Abstract

We propose a new technique for identification and estimation of aggregation functions in multidimensional evaluations and multiple indicator settings. These functions may represent “latent” objects. They occur in many different contexts, for instance in propensity scores, multivariate measures of well-being and the related analysis of inequality and poverty, and in equivalence scales. Technical advances allow nonparametric inference on the joint distribution of continuous and discrete indicators of well-being, such as income and health, conditional on joint values of other continuous and discrete attributes, such as education and geographical groupings. In a multi-attribute setting, “quantiles” are “frontiers” that define equivalent sets of covariate values.
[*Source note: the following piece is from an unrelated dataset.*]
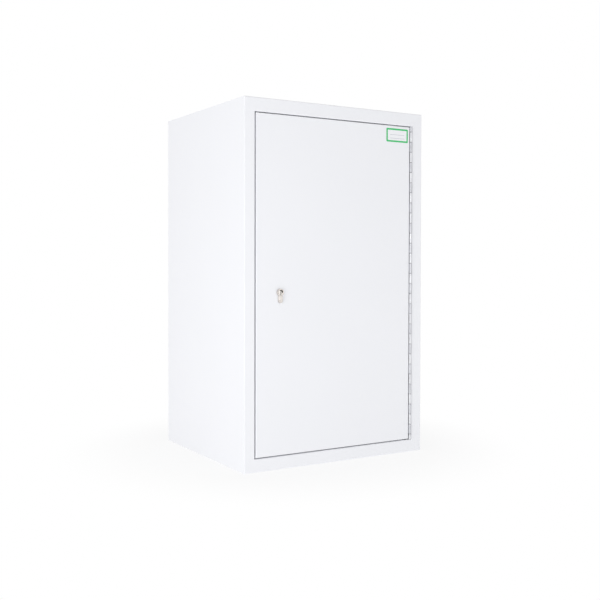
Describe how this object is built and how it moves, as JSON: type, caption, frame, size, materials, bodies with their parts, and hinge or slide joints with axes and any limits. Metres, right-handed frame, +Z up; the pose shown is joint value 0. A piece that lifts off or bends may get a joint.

We identify these frontiers nonparametrically at first. Then we suggest “parametrically equivalent” characterizations of these frontiers that reveal likely weights for, and substitutions between different attributes for different groups, and at different quantiles. These estimated parametric functionals are “ideal” aggregators in a certain sense which we make clear. They correspond directly to measures of aggregate well-being popularized in the earliest multidimensional inequality measures in Maasoumi (1986). This new approach resolves a classic problem of assigning weights to multiple indicators such as dimensions of well-being, as well as empirically incorporating the key component in multidimensional analysis, the relationship between the indicators. It introduces a new way for robust estimation of “quantile frontiers”, allowing “complete” assessments, such as multidimensional poverty measurements. In our substantive application, we discover extensive heterogeneity in individual evaluation functions. This leads us to perform robust, weak uniform rankings as afforded by tests for multivariate stochastic dominance. A demonstration is provided based on the Indonesian data analyzed for multidimensional poverty in Maasoumi and Lugo (2008).